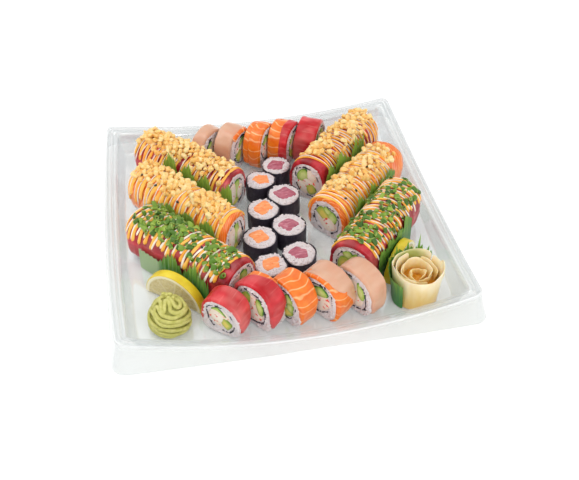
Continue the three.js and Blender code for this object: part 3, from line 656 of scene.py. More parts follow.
def spread_over(roll, layer, seed):
    """Places and axes for a layer of toppings, its random draws, and the size of its pieces: even
    along the roll by one step each with jitter, and across it by the golden ratio within spread
    degrees of the top. Those where a field is under patchy are left out."""
    count, start, end, spread, lift, size, patchy = layer
    random = seeded(seed, 61)
    t = start + (np.arange(count) + random.uniform(0, 1, count)) / count * (end - start)
    across = ((np.arange(count) * GOLDEN + random.uniform(0, 0.08, count)) % 1) * 2 - 1
    angle = QUARTER + np.radians(spread) * signed_power(across, 1.25)
    keep = wobble(roll_point(roll, t, angle), 26, seed + 4) > patchy
    t, angle = t[keep], angle[keep]
    at, *axes = roll_frame(roll, t, angle, lift + random.uniform(-0.4, 0.6, len(t)))
    return at, axes, random, size


def crunch(roll, layers, seed):
    """Puffed nuggets of batter in layers."""
    skins = []
    for number, layer in enumerate(layers, seed):
        at, axes, random, size = spread_over(roll, layer, number)
        n = len(at)
        frames = tumbled(axes, random, 0.5)
        sizes = np.stack([random.uniform(*span, n) for span in ((0.8, 1.45), (0.75, 1.1), (0.65, 1.0))], 1)
        sizes *= size * random.uniform(0.72, 1.15, (n, 1))
        shade = random.uniform(0, 1, n)
        skins.append(scattered(ball(6, 9), at, frames, sizes, "crunch", shade, 0.3, number, 1.3))
    return skins


def scallions(roll, layers, seed):
    """Chopped scallion in layers: short tubes, flattened and cut aslant, with a loop for the wall
    that goes up the outside and down the inside and is carried round."""
    skins = []
    for number, layer in enumerate(layers, seed):
        at, axes, random, size = spread_over(roll, layer, number)
        n = len(at)
        frames = tumbled(axes, random, 0.45)
        radius = size * random.uniform(0.62, 1.1, (n, 1, 1))
        half = radius * random.uniform(0.55, 1.5, (n, 1, 1))
        wall = radius * random.uniform(0.35, 0.8, (n, 1, 1))
        turn = np.linspace(0, TAU, 12, endpoint=False)[None, :, None]
        along_x = half * [-0.75, 0.75, 1, 0.85, -0.85, -1]
        chamfer, bore = 0.88 * radius, radius - wall
        out_r = np.concatenate([radius, radius, chamfer, bore, bore, chamfer], 2)
        squash = random.uniform(0.35, 0.85, (n, 1, 1))
        cut = random.uniform(-0.5, 0.5, (n, 1, 1)) * radius * np.cos(turn) * np.sign(along_x)
        dent = 1 + 0.1 * np.cos(2 * turn + random.uniform(0, TAU, (n, 1, 1)))
        rings = round_points(out_r * dent, turn, 0)
        rings = np.stack([along_x + cut, rings[..., 0], rings[..., 1] * squash], -1)
        rings = np.einsum("nij,nrcj->nrci", frames, rings) + at[:, None, None, :]
        skins.append(hoops(rings, "scallion", random.uniform(0, 1, n)))
    return skins


def seeds(roll, places, seed):
    """Black sesame seeds: drops, x = cos, ring (1 - 0.35 cos) sin."""
    random = seeded(seed, 71)
    t, angle = np.array(places, float).T
    at, *axes = roll_frame(roll, t, np.radians(angle), 1.8)
    unit = ball(5, 8)
    narrow = 1 - 0.35 * unit[..., :1]
    unit = np.concatenate([unit[..., :1], unit[..., 1:] * narrow], -1)
    n = len(t)
    frames = tumbled(axes, random, 0.2)
    return scattered(unit, at, frames, same(SEED_SIZE, n), "sesame", random.uniform(0, 1, n))


# ---------------------------------------------------------------- finishes

def linear(hexa):
    """sRGB hex as a linear colour."""
    rgb = np.array([int(hexa[i : i + 2], 16) for i in (1, 3, 5)]) / 255
    rgb = np.where(rgb <= 0.04045, rgb / 12.92, ((rgb + 0.055) / 1.055) ** 2.4)
    return (*rgb.tolist(), 1.0)


def add(tree, kind, inputs=(), **settings):
    """A node with its settings and its inputs, each a value or a socket to link."""
    node = tree.nodes.new("ShaderNode" + kind)
    for key, value in settings.items():
        setattr(node, key, value)
    for key, value in dict(inputs).items():
        if isinstance(value, bpy.types.NodeSocket):
            tree.links.new(value, node.inputs[key])
        else:
            node.inputs[key].default_value = value
    return node


def ramp(tree, share, stops):
    """Colour by share, through stops of (share, colour) in order."""
    node = add(tree, "ValToRGB", {0: share})
    marks = node.color_ramp.elements
    for place, _ in stops[1:-1]:
        marks.new(place)
    for mark, (place, colour) in zip(marks, stops):
        mark.position, mark.color = place, linear(colour)
    return node.outputs[0]


def remapped(tree, value, start, end, low=0, high=1, **settings):
    """A value taken from the range start to end to the range low to high, and kept inside it."""
    return add(tree, "MapRange", {0: value, 1: start, 2: end, 3: low, 4: high}, **settings).outputs[0]


def maths(tree, operation, *values):
    """The result of one step of arithmetic."""
    return add(tree, "Math", dict(enumerate(values)), operation=operation).outputs[0]


def mixed(tree, share, a, b):
    """A colour between a and b."""
    return add(tree, "Mix", {0: share, 6: a, 7: b}, data_type="RGBA").outputs[2]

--

Copy out all of the data exactly, leaving nothing out.

Response to the task>
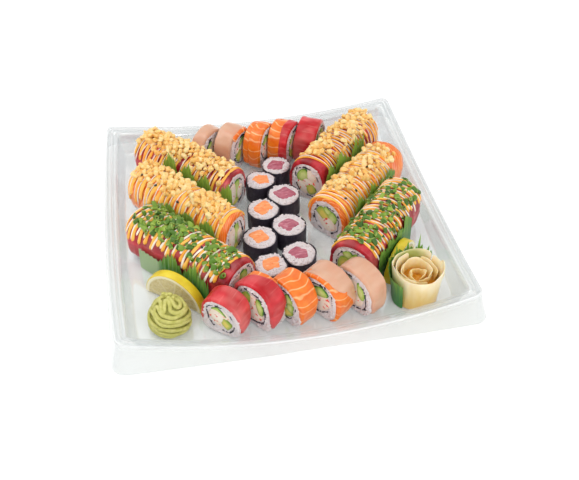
Continue the three.js and Blender code for this object: part 3, from line 656 of scene.py. More parts follow.
def spread_over(roll, layer, seed):
    """Places and axes for a layer of toppings, its random draws, and the size of its pieces: even
    along the roll by one step each with jitter, and across it by the golden ratio within spread
    degrees of the top. Those where a field is under patchy are left out."""
    count, start, end, spread, lift, size, patchy = layer
    random = seeded(seed, 61)
    t = start + (np.arange(count) + random.uniform(0, 1, count)) / count * (end - start)
    across = ((np.arange(count) * GOLDEN + random.uniform(0, 0.08, count)) % 1) * 2 - 1
    angle = QUARTER + np.radians(spread) * signed_power(across, 1.25)
    keep = wobble(roll_point(roll, t, angle), 26, seed + 4) > patchy
    t, angle = t[keep], angle[keep]
    at, *axes = roll_frame(roll, t, angle, lift + random.uniform(-0.4, 0.6, len(t)))
    return at, axes, random, size


def crunch(roll, layers, seed):
    """Puffed nuggets of batter in layers."""
    skins = []
    for number, layer in enumerate(layers, seed):
        at, axes, random, size = spread_over(roll, layer, number)
        n = len(at)
        frames = tumbled(axes, random, 0.5)
        sizes = np.stack([random.uniform(*span, n) for span in ((0.8, 1.45), (0.75, 1.1), (0.65, 1.0))], 1)
        sizes *= size * random.uniform(0.72, 1.15, (n, 1))
        shade = random.uniform(0, 1, n)
        skins.append(scattered(ball(6, 9), at, frames, sizes, "crunch", shade, 0.3, number, 1.3))
    return skins


def scallions(roll, layers, seed):
    """Chopped scallion in layers: short tubes, flattened and cut aslant, with a loop for the wall
    that goes up the outside and down the inside and is carried round."""
    skins = []
    for number, layer in enumerate(layers, seed):
        at, axes, random, size = spread_over(roll, layer, number)
        n = len(at)
        frames = tumbled(axes, random, 0.45)
        radius = size * random.uniform(0.62, 1.1, (n, 1, 1))
        half = radius * random.uniform(0.55, 1.5, (n, 1, 1))
        wall = radius * random.uniform(0.35, 0.8, (n, 1, 1))
        turn = np.linspace(0, TAU, 12, endpoint=False)[None, :, None]
        along_x = half * [-0.75, 0.75, 1, 0.85, -0.85, -1]
        chamfer, bore = 0.88 * radius, radius - wall
        out_r = np.concatenate([radius, radius, chamfer, bore, bore, chamfer], 2)
        squash = random.uniform(0.35, 0.85, (n, 1, 1))
        cut = random.uniform(-0.5, 0.5, (n, 1, 1)) * radius * np.cos(turn) * np.sign(along_x)
        dent = 1 + 0.1 * np.cos(2 * turn + random.uniform(0, TAU, (n, 1, 1)))
        rings = round_points(out_r * dent, turn, 0)
        rings = np.stack([along_x + cut, rings[..., 0], rings[..., 1] * squash], -1)
        rings = np.einsum("nij,nrcj->nrci", frames, rings) + at[:, None, None, :]
        skins.append(hoops(rings, "scallion", random.uniform(0, 1, n)))
    return skins


def seeds(roll, places, seed):
    """Black sesame seeds: drops, x = cos, ring (1 - 0.35 cos) sin."""
    random = seeded(seed, 71)
    t, angle = np.array(places, float).T
    at, *axes = roll_frame(roll, t, np.radians(angle), 1.8)
    unit = ball(5, 8)
    narrow = 1 - 0.35 * unit[..., :1]
    unit = np.concatenate([unit[..., :1], unit[..., 1:] * narrow], -1)
    n = len(t)
    frames = tumbled(axes, random, 0.2)
    return scattered(unit, at, frames, same(SEED_SIZE, n), "sesame", random.uniform(0, 1, n))


# ---------------------------------------------------------------- finishes

def linear(hexa):
    """sRGB hex as a linear colour."""
    rgb = np.array([int(hexa[i : i + 2], 16) for i in (1, 3, 5)]) / 255
    rgb = np.where(rgb <= 0.04045, rgb / 12.92, ((rgb + 0.055) / 1.055) ** 2.4)
    return (*rgb.tolist(), 1.0)


def add(tree, kind, inputs=(), **settings):
    """A node with its settings and its inputs, each a value or a socket to link."""
    node = tree.nodes.new("ShaderNode" + kind)
    for key, value in settings.items():
        setattr(node, key, value)
    for key, value in dict(inputs).items():
        if isinstance(value, bpy.types.NodeSocket):
            tree.links.new(value, node.inputs[key])
        else:
            node.inputs[key].default_value = value
    return node


def ramp(tree, share, stops):
    """Colour by share, through stops of (share, colour) in order."""
    node = add(tree, "ValToRGB", {0: share})
    marks = node.color_ramp.elements
    for place, _ in stops[1:-1]:
        marks.new(place)
    for mark, (place, colour) in zip(marks, stops):
        mark.position, mark.color = place, linear(colour)
    return node.outputs[0]


def remapped(tree, value, start, end, low=0, high=1, **settings):
    """A value taken from the range start to end to the range low to high, and kept inside it."""
    return add(tree, "MapRange", {0: value, 1: start, 2: end, 3: low, 4: high}, **settings).outputs[0]


def maths(tree, operation, *values):
    """The result of one step of arithmetic."""
    return add(tree, "Math", dict(enumerate(values)), operation=operation).outputs[0]


def mixed(tree, share, a, b):
    """A colour between a and b."""
    return add(tree, "Mix", {0: share, 6: a, 7: b}, data_type="RGBA").outputs[2]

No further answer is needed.